* [TASK TO COMPLETE] Report how many lines in the records below contain the word "rigid". Give only the number.

* [LISTED ENTRIES]
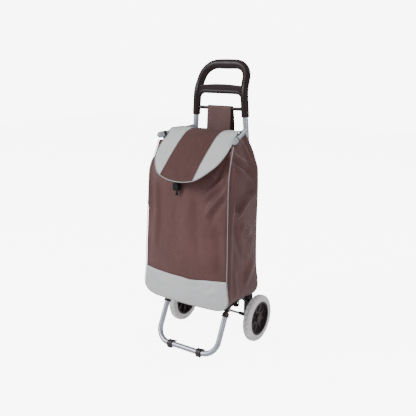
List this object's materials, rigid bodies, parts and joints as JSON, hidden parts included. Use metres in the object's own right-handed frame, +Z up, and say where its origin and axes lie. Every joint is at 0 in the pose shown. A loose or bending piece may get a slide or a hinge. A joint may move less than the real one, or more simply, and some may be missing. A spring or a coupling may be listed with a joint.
{
  "type": "shopping trolley",
  "caption": "Two-wheeled shopping trolley: fabric bag with a lid flap on a bent tube frame, arched handle, fold-back leg stand, spoked wheels and foam tyres.",
  "frame": {"origin": "on the ground, at the middle of the trolley's footprint", "axes": "+Z up, +Y from the bag's front towards the wheels, +X to the right when looking at the back of the trolley from its front"},
  "size_m": [0.3352, 0.33, 0.935],
  "materials": {
    "frame_paint": "light bluish silver powder coat, satin",
    "axle_steel": "zinc plated steel",
    "handle_plastic": "dark brown moulded polypropylene, glossy",
    "brown_plastic": "dark brown moulded polypropylene, satin",
    "black_plastic": "black moulded polypropylene, satin",
    "cap_plastic": "light grey soft plastic",
    "tyre_foam": "off-white foam, matte",
    "brown_fabric": "dark brown coated polyester weave",
    "grey_fabric": "mid grey coated polyester weave",
    "piping_fabric": "light grey piping",
    "webbing": "dark brown webbing",
    "board": "black corrugated plastic board",
    "cord": "dark brown braided cord",
    "tip_plastic": "dark brown moulded tips"
  },
  "bodies": {
    "frame": {"side_tube_left": "frame_paint", "side_tube_right": "frame_paint", "cross_brace": "frame_paint", "support_horn_left": "frame_paint", "support_horn_right": "frame_paint", "axle": "axle_steel", "axle_washers": "axle_steel", "push_nuts": "axle_steel", "bracket_rivets": "axle_steel", "handle_screws": "axle_steel", "knuckle_pin_left": "axle_steel", "knuckle_pin_right": "axle_steel", "cord_eyelet": "axle_steel", "handle": "handle_plastic", "knuckle_left": "brown_plastic", "knuckle_right": "brown_plastic", "wheel_bracket_left": "black_plastic", "wheel_bracket_right": "black_plastic", "horn_cap_left": "cap_plastic", "horn_cap_right": "cap_plastic", "bag_front_panel": "brown_fabric", "bag_gusset_left": "brown_fabric", "bag_gusset_right": "brown_fabric", "bag_back_panel": "brown_fabric", "bag_bottom_panel": "brown_fabric", "mouth_hem": "brown_fabric", "bag_kick_panel": "grey_fabric", "bag_piping_left": "piping_fabric", "bag_piping_right": "piping_fabric", "hanging_strap": "webbing", "horn_loops": "webbing", "back_loops": "webbing", "corner_straps": "webbing", "base_board": "board", "drawcord": "cord", "cord_end_left": "cord", "cord_end_right": "cord", "cord_tips": "tip_plastic"},
    "stand": {"leg_tube": "frame_paint", "leg_socket_left": "brown_plastic", "leg_socket_right": "brown_plastic", "foot_clip_left": "brown_plastic", "foot_clip_right": "brown_plastic"},
    "flap": {"flap_centre_panel": "brown_fabric", "flap_side_panel_left": "grey_fabric", "flap_side_panel_right": "grey_fabric", "flap_piping": "piping_fabric", "flap_fold": "piping_fabric"},
    "wheel_left": {"hub_left": "brown_plastic", "hub_cap_left": "brown_plastic", "tyre_left": "tyre_foam"},
    "wheel_right": {"hub_right": "brown_plastic", "hub_cap_right": "brown_plastic", "tyre_right": "tyre_foam"},
    "cord_lock": {"cord_lock_body": "black_plastic", "cord_lock_spring": "axle_steel"},
    "cord_lock_plunger": {"cord_lock_button": "black_plastic"}
  },
  "joints": [
    {"name": "stand_fold", "type": "hinge", "parent": "frame", "child": "stand", "pos_m": [0, -0.05, 0.152], "axis": [1, 0, 0], "range_deg": [0, 82.7]},
    {"name": "flap_hinge", "type": "hinge", "parent": "frame", "child": "flap", "pos_m": [0, 0.067, 0.7088], "axis": [-1, 0, 0], "range_deg": [0, 80]},
    {"name": "wheel_left_spin", "type": "hinge", "parent": "frame", "child": "wheel_left", "pos_m": [-0.146, 0.085, 0.08], "axis": [1, 0, 0], "continuous": true},
    {"name": "wheel_right_spin", "type": "hinge", "parent": "frame", "child": "wheel_right", "pos_m": [0.146, 0.085, 0.08], "axis": [1, 0, 0], "continuous": true},
    {"name": "cord_lock_slide", "type": "slide", "parent": "frame", "child": "cord_lock", "axis": [0, 0, 1], "range_m": [0, 0.02]},
    {"name": "cord_lock_press", "type": "slide", "parent": "cord_lock", "child": "cord_lock_plunger", "axis": [-1, 0, 0], "range_m": [0, 0.0025], "stiffness_N_per_m": 1200, "springref_m": -0.001, "deforming": ["cord_lock_spring"]}
  ]
}
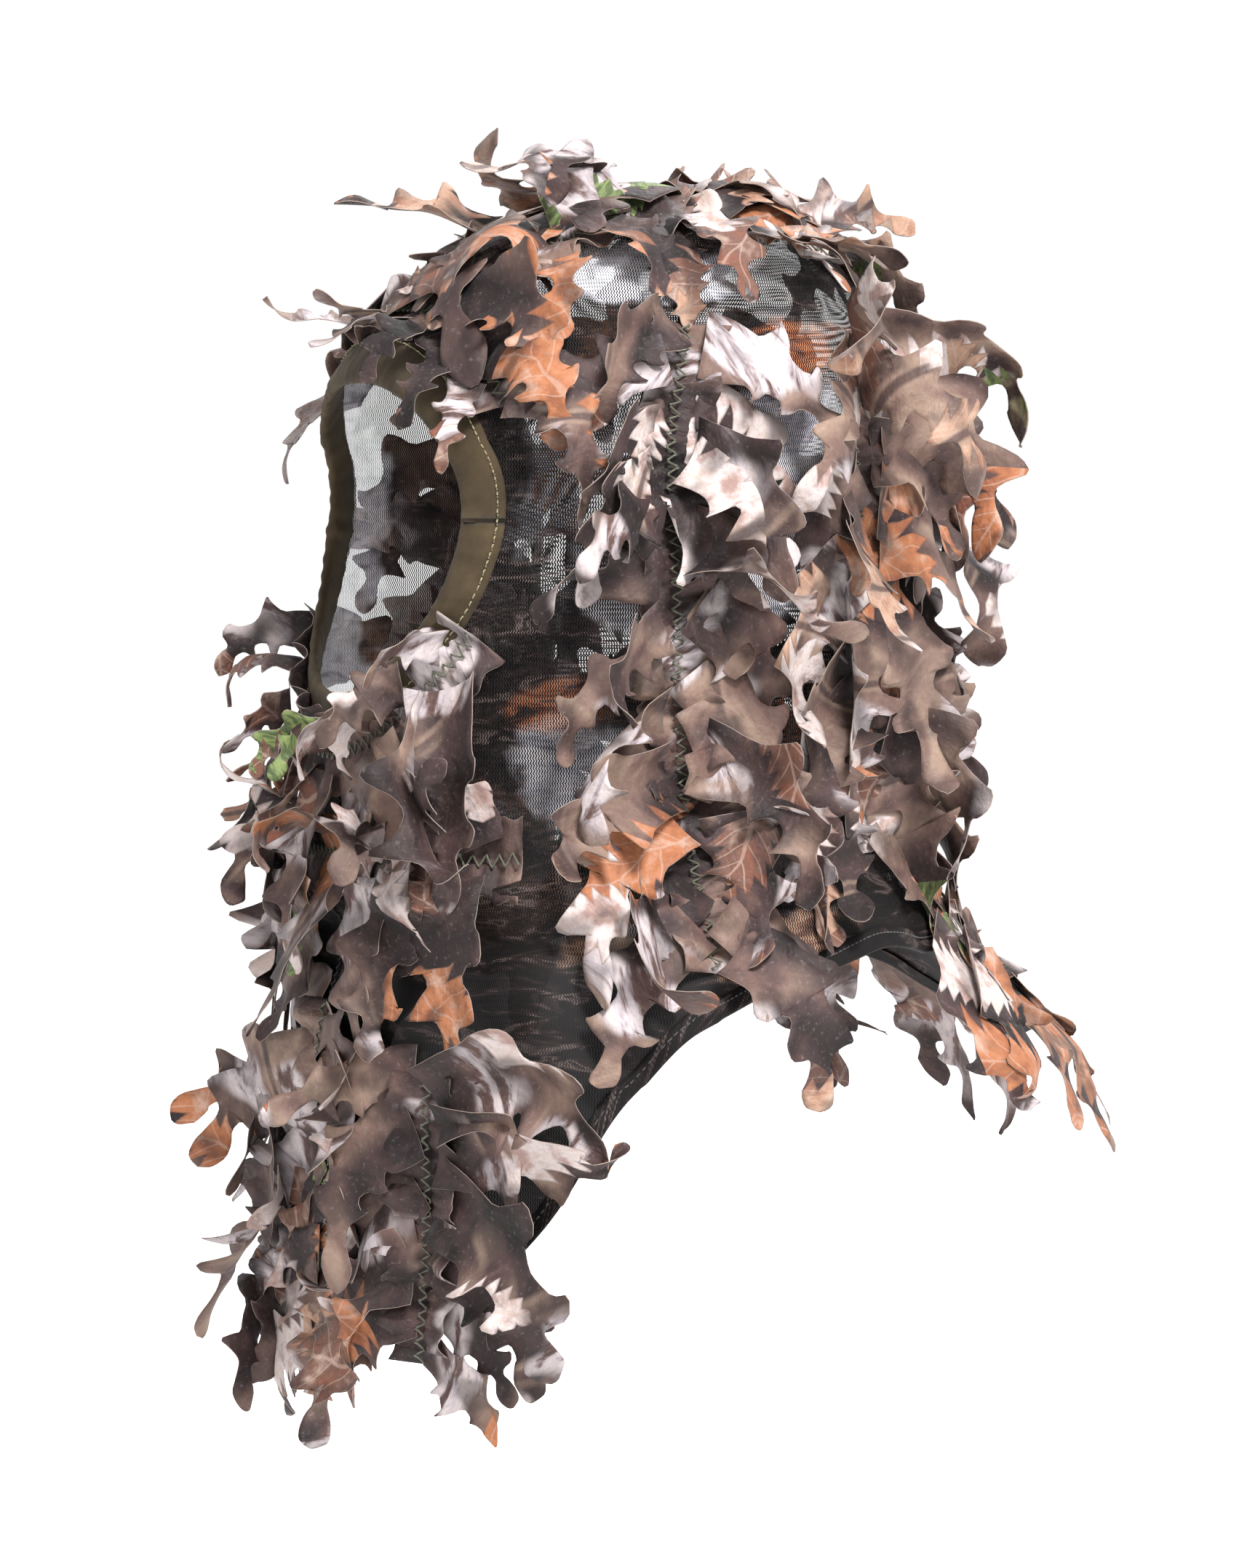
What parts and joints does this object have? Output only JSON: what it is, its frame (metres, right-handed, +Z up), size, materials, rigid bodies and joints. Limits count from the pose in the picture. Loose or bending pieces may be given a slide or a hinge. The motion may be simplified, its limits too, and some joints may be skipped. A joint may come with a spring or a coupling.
{
  "type": "camouflage face mask",
  "caption": "Leaf-cut camouflage hood of see-through mesh with a bound face opening, a chest bib and a nape flap, shaped to a head.",
  "frame": {"origin": "inside of the crown on the hood's vertical axis, where the hood sits on the wearer's head", "axes": "+Z up, the face looks along -Y, the wearer's left is +X"},
  "size_m": [0.2724, 0.3119, 0.4528],
  "materials": {
    "camo_mesh": "printed warp-knit mesh, see-through",
    "leaf_fabric": "printed brushed polyester, mild sheen",
    "olive_binding": "brushed jersey binding",
    "mesh_hem": "folded and stitched mesh",
    "thread": "spun polyester thread"
  },
  "bodies": {
    "hood": {"binding_stitching": "thread", "crown_seam": "camo_mesh", "face_binding": "olive_binding", "hood_mesh_left": "camo_mesh", "hood_mesh_right": "camo_mesh", "leaf_tape_back_centre": "leaf_fabric", "leaf_tape_brow": "leaf_fabric", "leaf_tape_chin": "leaf_fabric", "leaf_tape_crown_centre": "leaf_fabric", "leaf_tape_crown_left": "leaf_fabric", "leaf_tape_crown_right": "leaf_fabric", "leaf_tape_rear_left": "leaf_fabric", "leaf_tape_rear_right": "leaf_fabric", "leaf_tape_side_left": "leaf_fabric", "leaf_tape_side_right": "leaf_fabric", "leaf_tape_throat": "leaf_fabric", "shoulder_hem_left": "mesh_hem", "shoulder_hem_right": "mesh_hem", "tape_thread_back_centre": "thread", "tape_thread_brow": "thread", "tape_thread_chin": "thread", "tape_thread_crown_centre": "thread", "tape_thread_crown_left": "thread", "tape_thread_crown_right": "thread", "tape_thread_rear_left": "thread", "tape_thread_rear_right": "thread", "tape_thread_side_left": "thread", "tape_thread_side_right": "thread", "tape_thread_throat": "thread"},
    "bib": {"bib_hem": "mesh_hem", "bib_mesh_left": "camo_mesh", "bib_mesh_right": "camo_mesh", "bib_seam": "camo_mesh", "leaf_tape_bib_centre": "leaf_fabric", "leaf_tape_bib_left": "leaf_fabric", "leaf_tape_bib_right": "leaf_fabric", "tape_thread_bib_centre": "thread", "tape_thread_bib_left": "thread", "tape_thread_bib_right": "thread"},
    "nape_flap": {"leaf_tape_nape_left": "leaf_fabric", "leaf_tape_nape_right": "leaf_fabric", "nape_hem": "mesh_hem", "nape_mesh_left": "camo_mesh", "nape_mesh_right": "camo_mesh", "nape_seam": "camo_mesh", "tape_thread_nape_left": "thread", "tape_thread_nape_right": "thread"}
  },
  "joints": [
    {"name": "bib_lift", "type": "hinge", "parent": "hood", "child": "bib", "pos_m": [0, -0.1012, -0.271], "axis": [-1, 0, 0], "range_deg": [0, 60]},
    {"name": "nape_lift", "type": "hinge", "parent": "hood", "child": "nape_flap", "pos_m": [0, 0.118, -0.24], "axis": [1, 0, 0], "range_deg": [0, 50]}
  ]
}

* [RESPONSE TO THIS EXERCISE] 2